Por Esther Vivas
El próximo domingo se celebra el Día del Niño y los padres saldremos esta semana a comprarles un regalo, las autoridades organizarán alguna actividad para tomarse una foto y asegurarse de que mucha gente vea su lado más sensible y humano. Pero no nos engañemos, nuestra sociedad es hostil a la infancia y a todo lo que la rodea. No en vano, este sistema supedita la vida a lo productivo, al mercado, y valora aquello que da beneficio económico. Cada día, a los adultos nos emerge ese desprecio, más o menos disimulado, en miradas de reprobación cuando un niño llora, corre o grita en un bar, un restaurante o en una plaza, donde hasta las palomas son tratadas con más paciencia.
¿Chicos, pueden jugar un poco más lejos?, he oído decirle a más de una señora con una sonrisa impostada que no conseguía camuflar su malhumor, mientras actuaba como la dueña de la plaza según su lógica irrebatible de “pago todos mis impuestos”. Pero no sólo las personas de mal genio o las que no sienten especial predilección por los más pequeños los someten a tratos hostiles. La mayoría de los adultos que juramos amarlos, también caemos en eso.
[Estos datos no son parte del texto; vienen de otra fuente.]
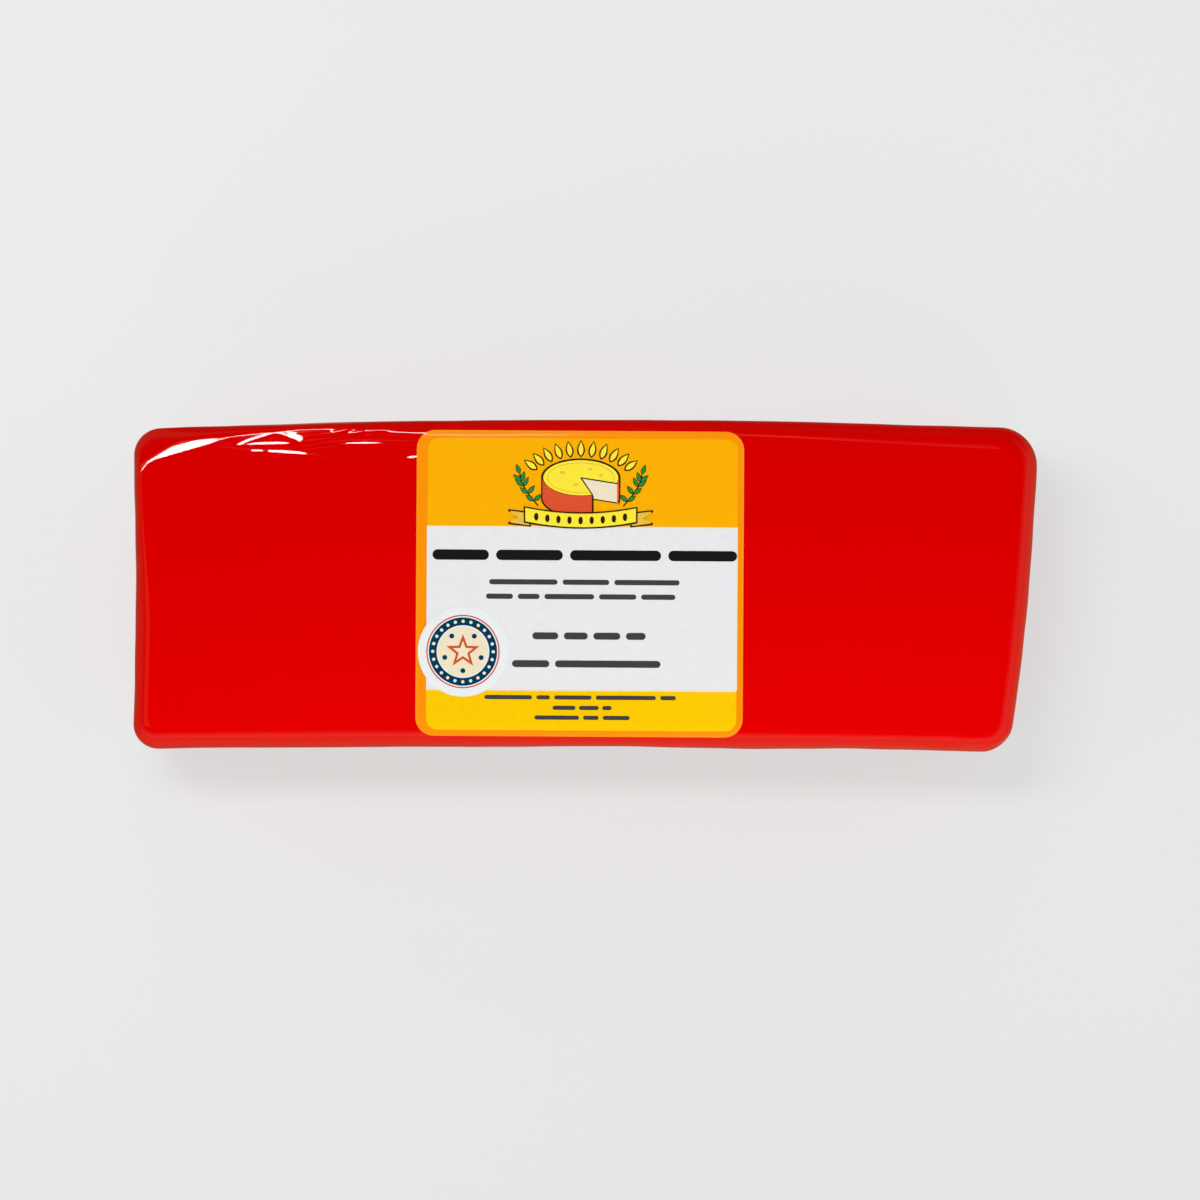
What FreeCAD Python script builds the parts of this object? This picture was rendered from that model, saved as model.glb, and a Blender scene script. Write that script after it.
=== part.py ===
"""Bar of cheddar in a red coat, with a paper label and a round seal.

Millimetres, +Z up.  The bar lies on its flat back with the label face up and X along its length.
"Far" is +Y, "near" is -Y, "left" is -X and "right" is +X.  The origin is the middle of the bar's
footprint, on the surface that it lies on.
"""
import FreeCAD, Part
import os
import Sketcher

# length and width run between the corners of the outline as they are before they are rounded
SIZES = {
    "block_length": 176.6,
    "block_width": 64.5,
    "block_height": 39.0,
    "left_end_lean": 0.3,
    "right_end_lean": 5.6,
    "near_side_skew": 0.5,
    "far_side_bow": 1.85,
    "near_side_hollow": 0.8,
    "left_end_hollow": 0.6,
    "right_end_bow": 0.95,
    "far_left_round": 5.2,
    "near_left_round": 5.1,
    "near_right_round": 5.4,
    "far_right_round": 7.4,
    "face_edge_round": 4.8,
    "back_edge_round": 3.5,
    "label_width": 63.5,
    "label_height": 59.8,
    "label_round": 3.7,
    "label_middle_along": -1.0,
    "label_middle_across": 0.4,
    "paper_thickness": 0.2,
    "seal_radius": 8.75,
    "seal_middle_along": -23.7,
    "seal_middle_across": -12.7,
}

# the corners of the outline in turn round the bar, as formulas on the sheet
HALF_LENGTH = "Sizes.block_length / 2"
HALF_WIDTH = "Sizes.block_width / 2"
CORNERS = {
    "far_left": (f"Sizes.left_end_lean - {HALF_LENGTH}", f"{HALF_WIDTH} - Sizes.far_side_bow"),
    "near_left": (f"-{HALF_LENGTH}", f"Sizes.near_side_skew - {HALF_WIDTH}"),
    "near_right": (f"{HALF_LENGTH} - Sizes.right_end_lean", f"-{HALF_WIDTH}"),
    "far_right": (HALF_LENGTH, f"{HALF_WIDTH} - Sizes.far_side_bow"),
}

# the sides: the corners that each runs between, how far it leaves the straight line between them, and
# whether it stands out from that line or is hollow
OUTWARD, HOLLOW = 1, -1
SIDES = {
    "left_end": ("far_left", "near_left", "Sizes.left_end_hollow", HOLLOW),
    "near_side": ("near_left", "near_right", "Sizes.near_side_hollow", HOLLOW),
    "right_end": ("near_right", "far_right", "Sizes.right_end_bow", OUTWARD),
    "far_side": ("far_right", "far_left", "Sizes.far_side_bow", OUTWARD),
}

# how a constraint names the start of a piece of a sketch, its end, and the sketch's own origin
START, END = 1, 2
ORIGIN = (-1, 1)
TOUCHING = 0.01

doc = FreeCAD.newDocument("cheddar_block")


def make_sheet():
    """The driving dimensions, one row each: a name in column A and its aliased number in column B."""
    sheet = doc.addObject("Spreadsheet::Sheet", "Sizes")
    for row, (name, value) in enumerate(SIZES.items(), start=1):
        sheet.set(f"A{row}", name)
        sheet.set(f"B{row}", str(value))
        sheet.setAlias(f"B{row}", name)
    doc.recompute()
    return sheet


def worked_out(formula):
    """The number that a formula on the sheet gives."""
    return float(sheet.evalExpression(formula))


def point_at(formulas):
    """The point of a sketch that two formulas on the sheet give."""
    across, up = formulas
    return FreeCAD.Vector(worked_out(across), worked_out(up), 0)


def add_body(label):
    """A named body at the part's origin."""
    body = doc.addObject("PartDesign::Body", label)
    body.Label = label
    body.Placement = FreeCAD.Placement()
    return body


def add_sketch(body, name):
    """A sketch on the flat origin plane of its own body."""
    sketch = body.newObject("Sketcher::SketchObject", name)
    plane = next(item for item in body.Origin.OriginFeatures if item.Role == "XY_Plane")
    sketch.AttachmentSupport = [(plane, "")]
    sketch.MapMode = "FlatFace"
    return sketch


def drive(sketch, name, formula, kind, *places):
    """Add a constraint to a sketch, name it and bind its value to a formula on the sheet."""
    index = sketch.addConstraint(Sketcher.Constraint(kind, *places, worked_out(formula)))
    sketch.renameConstraint(index, name)
    sketch.setExpression(f"Constraints.{name}", formula)


def pin(sketch, name, geometry, formulas):
    """Hold the start of a piece of a sketch at two formulas, measured from the sketch's origin."""
    across, up = formulas
    drive(sketch, f"{name}_across", across, "DistanceX", *ORIGIN, geometry, START)
    drive(sketch, f"{name}_up", up, "DistanceY", *ORIGIN, geometry, START)


def add_pad(body, sketch, name, length):
    """Raise a sketch by a length on the sheet."""
    pad = body.newObject("PartDesign::Pad", name)
    pad.Profile = sketch
    pad.setExpression("Length", length)
    doc.recompute()


def add_fillet(body, name, radius, chosen):
    """Round the edges of the body's present shape that the test picks."""
    base = body.Tip
    edges = [f"Edge{n}" for n, edge in enumerate(base.Shape.Edges, start=1) if chosen(edge.BoundBox)]
    fillet = body.newObject("PartDesign::Fillet", name)
    fillet.Base = (base, edges)
    fillet.setExpression("Radius", radius)
    doc.recompute()


def is_upright(box):
    """Whether an edge's box is that of an edge that runs straight up."""
    return box.XLength < TOUCHING and box.YLength < TOUCHING


def on_back(box):
    """Whether an edge lies in the plane of the flat back."""
    return box.ZMax < TOUCHING


def on_face(box):
    """Whether an edge lies in the plane of the labelled face."""
    return box.ZMin > worked_out("Sizes.block_height") - TOUCHING


def side_arc(sketch, name):
    """One side of the outline, as an arc of radius chord squared / (8 bow) + bow / 2.

    A sketch's arcs run anticlockwise, so a hollow side is drawn from its last corner to its first.
    """
    first, last, bow, direction = SIDES[name]
    a, b = point_at(CORNERS[first]), point_at(CORNERS[last])
    outward = FreeCAD.Vector(b.y - a.y, a.x - b.x, 0).normalize()
    top = (a + b) / 2 + outward * direction * worked_out(bow)
    ends = (a, top, b) if direction == OUTWARD else (b, top, a)
    arc = sketch.addGeometry(Part.Arc(*ends))
    (x1, y1), (x2, y2) = CORNERS[first], CORNERS[last]
    chord_squared = f"((({x2}) - ({x1}))^2 + (({y2}) - ({y1}))^2)"
    drive(sketch, f"{name}_radius", f"{chord_squared} / (8 * {bow}) + {bow} / 2", "Radius", arc)
    return arc


def round_corner(sketch, name, before, after):
    """Round the corner where side number before meets side number after."""
    sides = list(SIDES.values())
    corner = point_at(CORNERS[name])
    radius = worked_out(f"Sizes.{name}_round")
    neighbours = (point_at(CORNERS[sides[before][0]]), point_at(CORNERS[sides[after][1]]))
    beside = [corner + (neighbour - corner).normalize() * radius for neighbour in neighbours]
    sketch.fillet(before, after, *beside, radius, True, False)
    drive(sketch, f"{name}_round", f"Sizes.{name}_round", "Radius", sketch.GeometryCount - 1)


def hold_corner(sketch, name, before, after):
    """Hold two sides by the corner that they would meet in, which stays as a construction point."""
    post = sketch.addGeometry(Part.Point(point_at(CORNERS[name])), True)
    for side in (before, after):
        sketch.addConstraint(Sketcher.Constraint("PointOnObject", post, START, side))
    pin(sketch, name, post, CORNERS[name])


def make_block():
    """The bar itself: its bowed outline with round corners, raised, and its two rims rounded."""
    body = add_body("cheddar_block")
    outline = add_sketch(body, "block_outline")
    sides = [side_arc(outline, name) for name in SIDES]
    meetings = list(zip(CORNERS, sides[-1:] + sides[:-1], sides))
    for name, before, after in meetings:
        round_corner(outline, name, before, after)
    for name, before, after in meetings:
        hold_corner(outline, name, before, after)
    add_pad(body, outline, "raised_outline", "Sizes.block_height")
    add_fillet(body, "face_edge", "Sizes.face_edge_round", on_face)
    add_fillet(body, "back_edge", "Sizes.back_edge_round", on_back)
    return body


def make_label_cutter():
    """The label's rounded rectangle, raised from half the bar's height to well above it."""
    body = add_body("label_cutter")
    body.setExpression("Placement.Base.z", "Sizes.block_height / 2")
    outline = add_sketch(body, "label_outline")
    corners = {}
    for name, across, up in (("near_left", "-", "-"), ("near_right", "+", "-"),
                             ("far_right", "+", "+"), ("far_left", "-", "+")):
        corners[name] = (f"Sizes.label_middle_along {across} Sizes.label_width / 2",
                         f"Sizes.label_middle_across {up} Sizes.label_height / 2")
    points = [point_at(formulas) for formulas in corners.values()]
    lines = [outline.addGeometry(Part.LineSegment(p, q)) for p, q in zip(points, points[1:] + points[:1])]
    for line, following in zip(lines, lines[1:] + lines[:1]):
        outline.addConstraint(Sketcher.Constraint("Coincident", line, END, following, START))
    for line, (name, formulas) in zip(lines, corners.items()):
        pin(outline, name, line, formulas)
    add_pad(body, outline, "label_prism", "Sizes.block_height")
    add_fillet(body, "label_corners", "Sizes.label_round", is_upright)
    return body


def make_seal_cutter():
    """The seal's round outline, raised from half the bar's height to well above it."""
    rod = doc.addObject("Part::Cylinder", "seal_cutter")
    rod.setExpression("Radius", "Sizes.seal_radius")
    rod.setExpression("Height", "Sizes.block_height")
    rod.setExpression("Placement.Base.x", "Sizes.seal_middle_along")
    rod.setExpression("Placement.Base.y", "Sizes.seal_middle_across")
    rod.setExpression("Placement.Base.z", "Sizes.block_height / 2")
    return rod


def lifted(source, name, height):
    """A copy of a solid, raised by a height on the sheet."""
    copy = doc.addObject("Part::Compound", name)
    copy.Links = [source]
    copy.setExpression("Placement.Base.z", height)
    return copy


def stuck_on(label, cutter, below, above):
    """A thin sheet stuck to the face: what lies between two skins, cut to an outline seen from above."""
    layer = doc.addObject("Part::Common", f"{label}_layer")
    layer.Base = above
    layer.Tool = cutter
    piece = doc.addObject("Part::Cut", label)
    piece.Base = layer
    piece.Tool = below
    piece.Label = label
    piece.Placement = FreeCAD.Placement()
    return piece


sheet = make_sheet()
block = make_block()
label_top = lifted(block, "label_top", "Sizes.paper_thickness")
seal_top = lifted(block, "seal_top", "2 * Sizes.paper_thickness")
label = stuck_on("paper_label", make_label_cutter(), block, label_top)
seal = stuck_on("round_seal", make_seal_cutter(), label_top, seal_top)
doc.recompute()

for item in doc.Objects:
    if "Invalid" in item.State or "Error" in item.State:
        raise RuntimeError(f"{item.Name} failed: {item.State}")
pieces = (block, label, seal)
for piece in pieces:
    if piece.Shape.isNull() or not piece.Shape.isValid() or len(piece.Shape.Solids) != 1:
        raise RuntimeError(f"{piece.Label} isn't one valid solid")

os.makedirs("parts", exist_ok=True)
for piece in pieces:
    piece.Shape.exportStep(f"parts/{piece.Label}.step")
    print(f"{piece.Label}: {piece.Shape.Volume:.0f} mm3")
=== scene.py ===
"""Builds a waxed cheddar block with its paper label, a round paper seal and a pale studio floor.

Every piece is a surface worked out with numpy: a function of two parameters on a whole grid at once.
Settings are in metres, and the shape functions work in millimetres, in the frame of the CAD model: X
runs along the block, Y from its near side to its far side, and Z up.
"""

import bmesh
import bpy
import numpy as np
from bpy.props import FloatProperty, FloatVectorProperty, IntProperty, PointerProperty
from mathutils import Matrix, Vector


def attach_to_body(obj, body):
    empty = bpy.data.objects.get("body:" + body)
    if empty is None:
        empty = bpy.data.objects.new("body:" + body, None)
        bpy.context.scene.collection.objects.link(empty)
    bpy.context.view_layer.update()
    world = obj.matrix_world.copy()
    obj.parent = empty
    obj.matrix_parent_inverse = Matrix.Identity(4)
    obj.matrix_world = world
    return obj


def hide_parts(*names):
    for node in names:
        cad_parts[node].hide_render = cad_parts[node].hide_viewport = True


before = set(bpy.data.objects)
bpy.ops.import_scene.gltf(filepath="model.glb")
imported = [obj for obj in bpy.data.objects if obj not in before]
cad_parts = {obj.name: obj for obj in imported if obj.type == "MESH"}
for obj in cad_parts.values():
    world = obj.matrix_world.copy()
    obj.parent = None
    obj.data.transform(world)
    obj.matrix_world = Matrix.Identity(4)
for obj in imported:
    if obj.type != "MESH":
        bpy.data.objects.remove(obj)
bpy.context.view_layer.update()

bl_info = {
    "name": "Cheddar Block Maker",
    "version": (1, 0, 0),
    "blender": (4, 5, 0),
    "location": "View3D > Sidebar > Cheddar",
    "description": "Makes a red-coated cheddar block, its paper label and seal, and a studio floor",
    "category": "Add Mesh",
}

MM = 0.001
# edges sharper than this angle, in radians, stay sharp on thin slabs
SHARP_FROM = 0.7
# doubled points nearer than this are merged, and edges shorter than the next are dissolved, in metres
MERGE, SLIVER = 2e-6, 1e-7
FILL_LIT = "lit_by_fill"
SENSOR = 36.0
# tones that glossy rays find: the near floor, the floor by the block, the air, and its left side
WARM_WHITE = (1.0, 0.91, 0.52, 1.0)
PINK_BOUNCE = (1.0, 0.42, 0.42, 1.0)
PALE_AIR = (1.0, 0.95, 0.85, 1.0)
WARM_SIDE = (1.0, 0.50, 0.10, 1.0)
# the floor turns from shadow-keeping to its own colour between these distances, in metres
NEAR, FAR = 0.25, 0.9
# within that: strength of the floor's own colour, and the part that keeps the shadow
OWN_NEAR, SHADOWED_NEAR = 1.159, 0.42
# half of the ground that the block covers, in metres
FOOT_X, FOOT_Y = 0.088, 0.032
# depth of the print and of the emblem below their top, and the height of an emblem layer, in millimetres
SINK, SHALLOW, LAYER = 0.05, 0.03, 0.014


def length(name, description, millimetres):
    """A length setting: kept in metres, written here in millimetres."""
    return FloatProperty(
        name=name, description=description, default=millimetres * MM, unit="LENGTH", subtype="DISTANCE"
    )


def place(name, description, *millimetres):
    """A place or a size along two or three axes: kept in metres, written here in millimetres."""
    metres, size = [value * MM for value in millimetres], len(millimetres)
    return FloatVectorProperty(name=name, description=description, default=metres, size=size, unit="LENGTH")


def colour(name, description, red, green, blue):
    """A colour setting, as linear red, green and blue."""
    return FloatVectorProperty(
        name=name, description=description, default=(red, green, blue), size=3, min=0, max=1, subtype="COLOR"
    )


# ---- settings


class BlockSizes(bpy.types.PropertyGroup):
    """Sizes of the waxed block."""

    half_length: length("Half length", "Half of the straight length of the block", 88.05)
    half_width: length("Half width", "Half of the straight width of the block", 32.2)
    height: length("Height", "From the floor to the flat of the face", 39.0)
    left_lean: length("Left lean", "How far the left end's far corner leans to the right", 0.3)
    right_lean: length("Right lean", "How far the right end's near corner falls short", 5.6)
    near_skew: length("Near skew", "How far the near side's left end sits towards the back", 0.5)
    far_bow: length("Far bow", "How far the far side bows out in its middle", 1.85)
    near_hollow: length("Near hollow", "How far the near side draws in at its middle", 0.8)
    left_hollow: length("Left hollow", "How far the left end draws in at its middle", 0.6)
    right_bow: length("Right bow", "How far the right end bows out at its middle", 0.95)
    crown: length("Face rise", "How much the middle of the face stands above its edges", 0.3)
    side_swell: length("Side swell", "How far the sides stand out at mid height", 0.35)
    base_round: length("Base round", "Radius of the edge round the base", 3.4)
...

¿Por qué les exigimos que den besos a conocidos y tíos? Por suerte, un beneficio impensado de la pandemia ha sido el ocaso de la antigua costumbre de obligarlos a darle un beso de bienvenida o despedida también a los extraños (¿en qué habremos estado pensando?). ¿Por qué todavía hay padres cariñosos que les gritan o les pegan? Estamos en siglo XXI y sin embargo todos conocemos a algún troglodita que cuando surge el tema sostiene que un buen “correctivo”, siempre que sea justo y a tiempo, es un método irremplazable para que los chicos nos salgan buenos. Más allá de los casos graves de niños que sufren maltratos o que están judicializados, casi todos incurrimos en las conductas típicas de una sociedad hipócrita con la infancia alaba e idealiza a los más pequeños -criaturas hermosas, calladas y sonrientes de la publicidad-, mientras le damos la espalda a sus necesidades reales. Ya me he referido en esta columna a este mal que llamamos “niñofobia”, resultado de una sociedad productivista en la que los niños en realidad no interesan. Excepto cuando se convierten en posibles consumidores y le vendemos un juguete o nos sacamos una foto.